A cryptographic method that allows one party (the prover) to prove to another (the verifier) that a statement is true without revealing any underlying data.

• Application: Enables validation of transactions or identity claims while keeping the actual data private.
• Contrast with Pseudonymization: ZKPs hide data in computation; pseudonymization replaces identifiers but often leaves data in the clear.

A form of encryption that allows computations to be performed on ciphertext, generating an encrypted result that, when decrypted, matches the result of operations on the plaintext.

• Use Case: Enables data analysis (e.g., in cloud environments) without ever decrypting sensitive information.
• Relation: Provides stronger confidentiality than pseudonymization during data processing.

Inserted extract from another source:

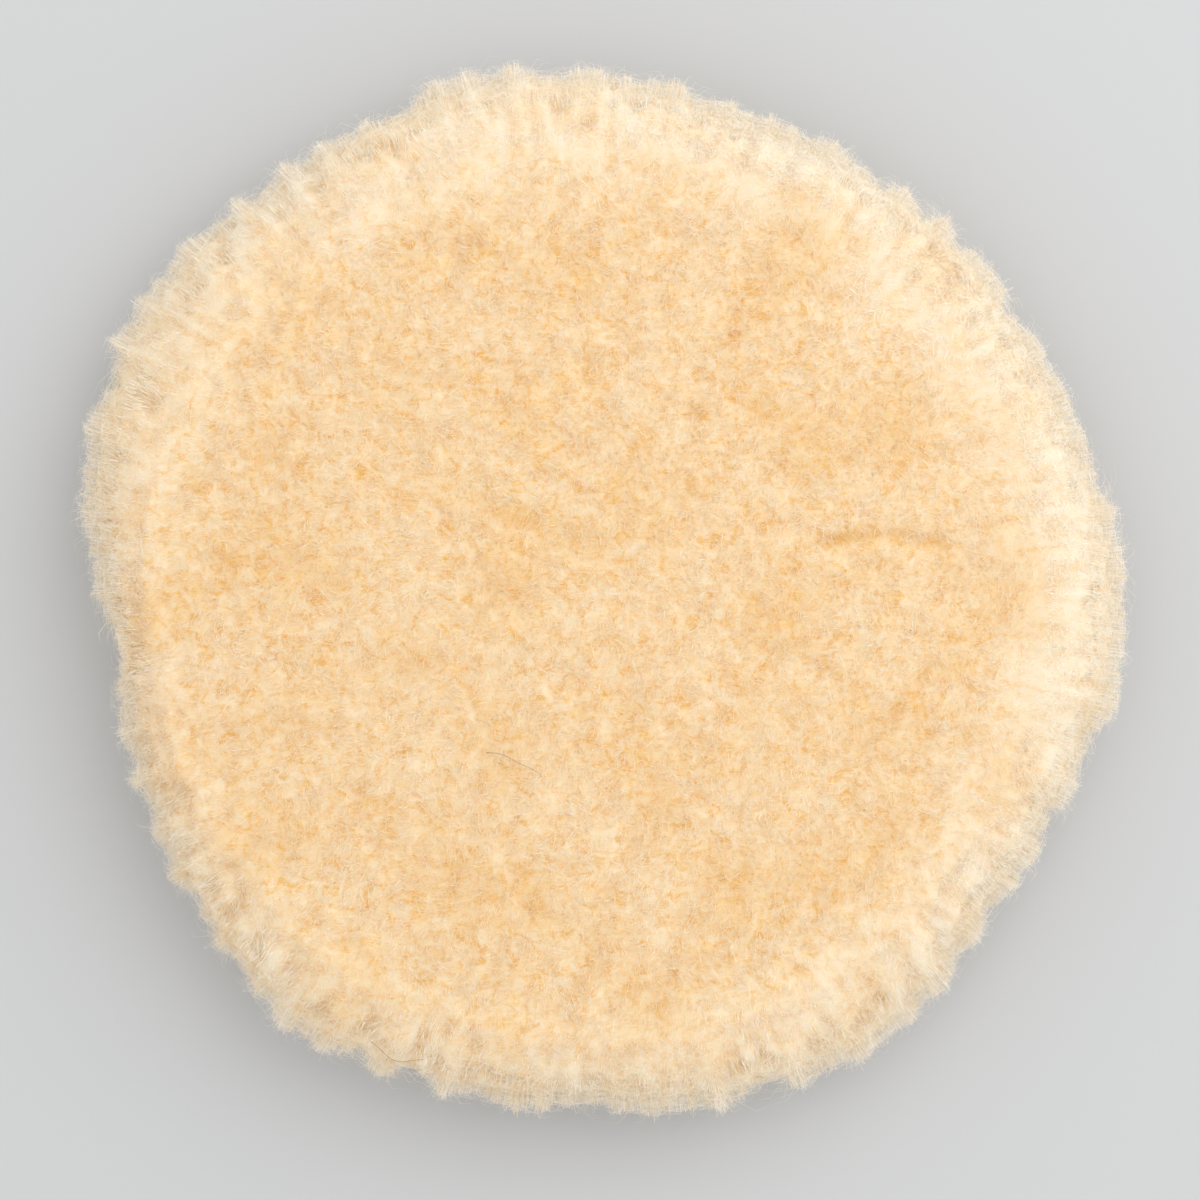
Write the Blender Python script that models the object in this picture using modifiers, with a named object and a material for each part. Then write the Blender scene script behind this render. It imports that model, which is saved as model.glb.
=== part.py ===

A system for publicly sharing information about a dataset by describing patterns of groups while withholding information about individuals. It adds carefully calibrated statistical noise to query results.

• Guarantee: Provides a mathematically rigorous privacy guarantee against re-identification attacks.
• Example: Used by Apple and the U.S. Census Bureau to collect aggregate user data privately.

The process of substituting a sensitive data element with a non-sensitive equivalent, called a token, which has no extrinsic or exploitable meaning. The token is a reference that maps back to the original data via a secure token vault.

• Common Use: Protecting credit card numbers in payment systems (e.g., PCI DSS compliance).
• Similarity to Pseudonymization: Both replace identifiers, but tokenization is often more structured and vault-dependent.

A secure, isolated area within a main processor that guarantees confidentiality and integrity for code and data loaded inside it. The data is inaccessible to the host operating system or other software.

• Mechanism: Creates a "black box" for secure computation on sensitive data.
• Privacy Approach: Protects data during processing, whereas pseudonymization often protects it at rest or in transit.